Opinion
Nos. 5705, 5706.
October 10, 1935. Rehearing Denied March 5, 1936.
Petitions for Review from the United States Board of Tax Appeals.
Petitions by P.C. Tomson Co., Inc., and Martin E. Brigham, to review orders of the Board of Tax Appeals redetermining deficiencies in the tax imposed by the Commissioner of Internal Revenue.
Decision in accordance with opinion.
George M. Morris and Frederick L. Pearce, both of Washington, D.C. (Morris, KixMiller Baar, of Washington, D.C., of counsel), for petitioners.
Frank J. Wideman, Asst. Atty. Gen., and Sewall Key, Norman D. Keller, and Louise Foster, Sp. Assts. to the Atty. Gen., for respondent.
Before BUFFINGTON, WOOLLEY, and DAVIS, Circuit Judges.
This tax case involves the ascertainment of the fair market value of the "Red Seal Lye" brand on March 1, 1913. The larger such value had in 1913, the smaller the profit of the taxpayer in 1927. The Tax Board — differing from the Commissioner, who fixed a much larger value — found the value to be $525,000, in that regard saying: "After careful consideration of all the evidence, statistical and narrative, and utilizing such aids as we deem appropriate and useful, we have arrived at the figure of $525,000 as the value of the intangibles on March 1, 1913. This figure will be used in computing the deficiencies of all the petitioners."
On the hearing by the Tax Board, no evidence was introduced by the government. The taxpayers called five experienced witnesses, who testified the value was from nine to ten hundred thousand dollars. We have searched the record and find no evidence whatever to support the Board's value of five hundred and twenty-five thousand. Such being the case, the Board's finding must be set aside as unwarranted and the determination of the Commissioner approved.

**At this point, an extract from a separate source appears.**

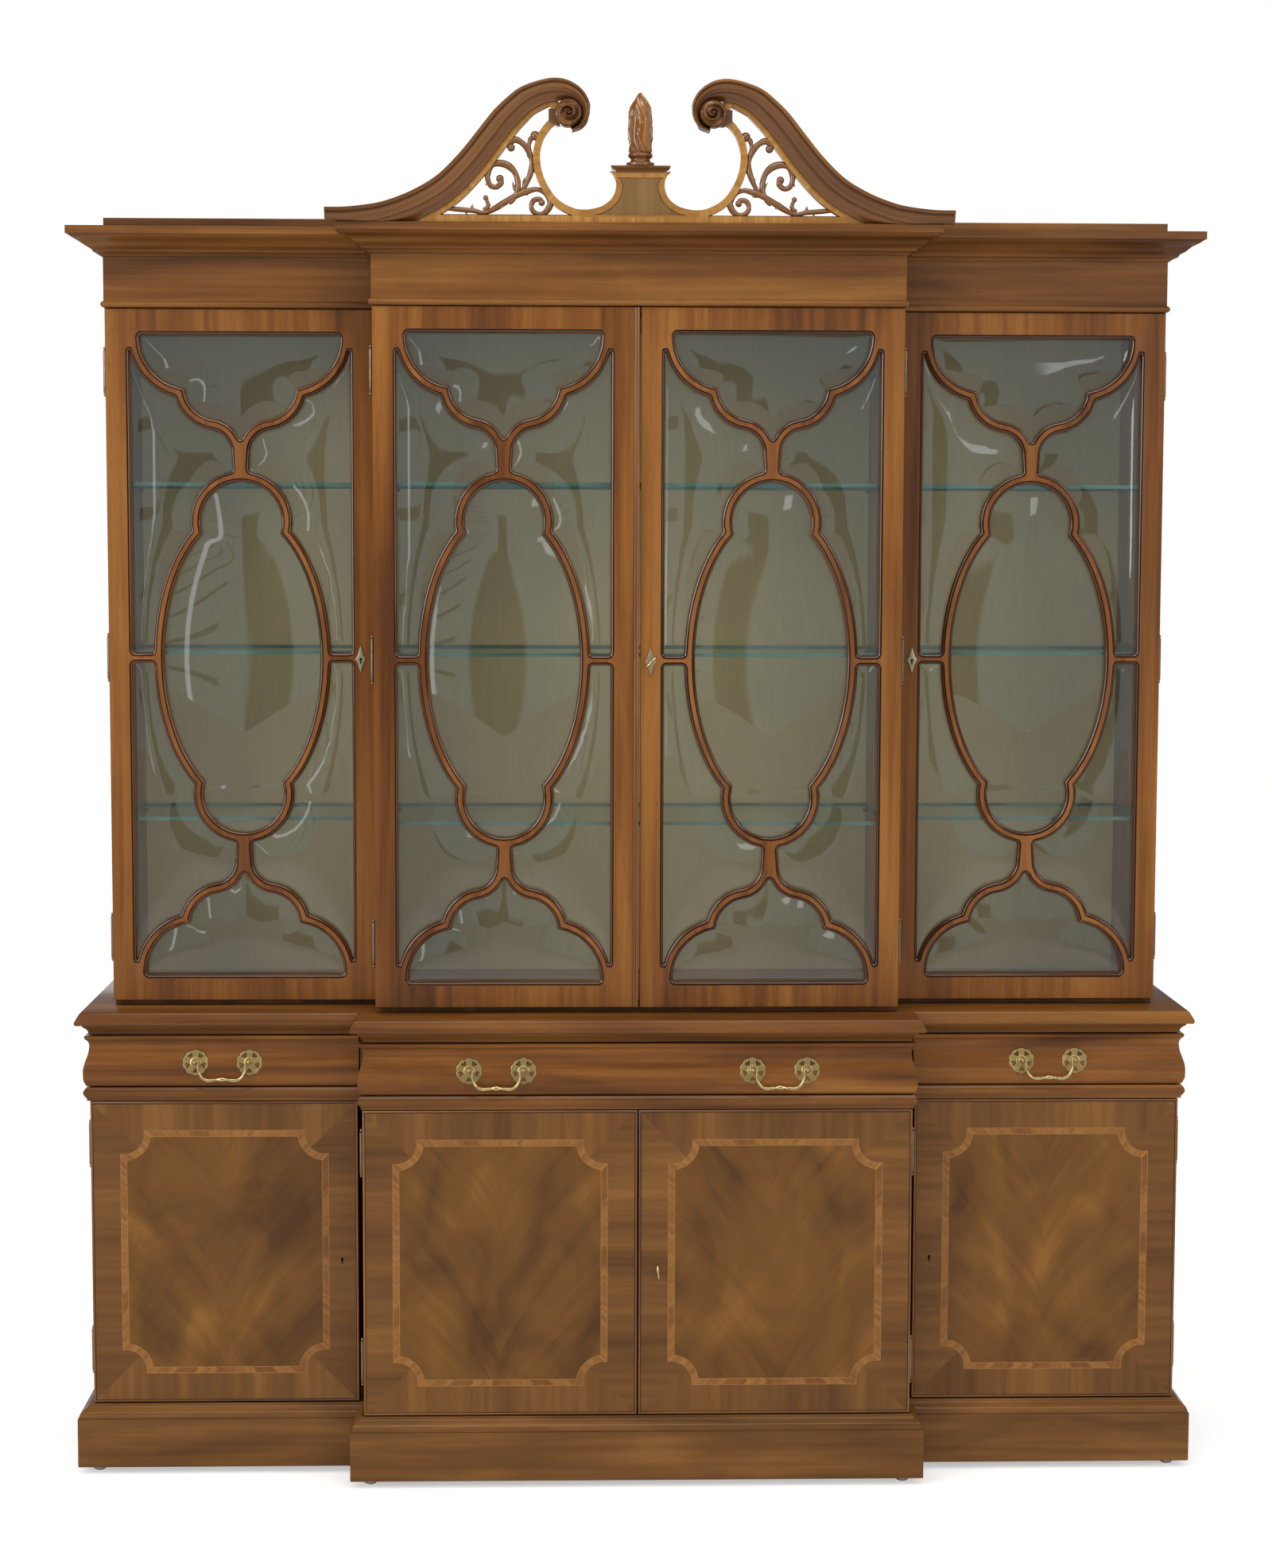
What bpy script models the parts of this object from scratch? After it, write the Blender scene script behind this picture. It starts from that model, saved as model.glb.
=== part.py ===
"""Breakfront bookcase: a base of three cupboards and three drawers, and a glazed upper case under a
swan-neck pediment. Metres, +Z up, the front faces -Y, x = 0 is the middle of the case."""

import math

import bmesh
import bpy
from mathutils import Matrix, Vector

# Clearances and allowances
GAP = 0.0003
JOINT_GAP = 0.001
DOOR_GAP = 0.0025
SHY = 0.001  # a board let into another stays this far inside its faces
BITE = 0.002  # joined pieces run this far into each other
STAGGER = 0.0001  # flush boards of one body step back by this much
OVERRUN = 0.010  # a cutter runs this far past what it cuts

# Plan: the middle section stands forward of the wings. The case gives the width of all the rest
BASE_HALF_WIDTH = 0.905
BASE_CENTRE_SHARE = 0.450 / 0.905
STEP = 0.081
CENTRE_DEPTH = 0.445
PLINTH_PROJECTION = 0.025
PLINTH_CENTRE_PROJECTION = 0.022
UPPER_INSET = 0.0318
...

As to the refusal of the Board to allow as a reduction on the taxpayers' income of 1927 the alleged loss growing out of the contract of P.C. Tomson Co., Inc., with the Diamond Alkali Company, we find no error. Assuming a loss was incurred such as warranted a reduction in income, it is clear that no such loss was incurred before 1931, when the settlement between the companies was made. We find no error in the Board's refusal to allow such alleged loss in the income tax of 1927. See Lucas v. American Code Co., 280 U.S. 445, 50 S.Ct. 202, 74 L.Ed. 538, 67 A.L.R. 1010.
On Rehearing.
Recognizing that the court made a mistake in stating the particulars alleged to be erroneous, to wit, the words "who fixed a much larger value," and holding "the determination of the Commissioner approved," we restate the opinion, omitting the part complained of. But, as this does not lead us to any change in the conclusion we reached, the petition for rehearing is denied.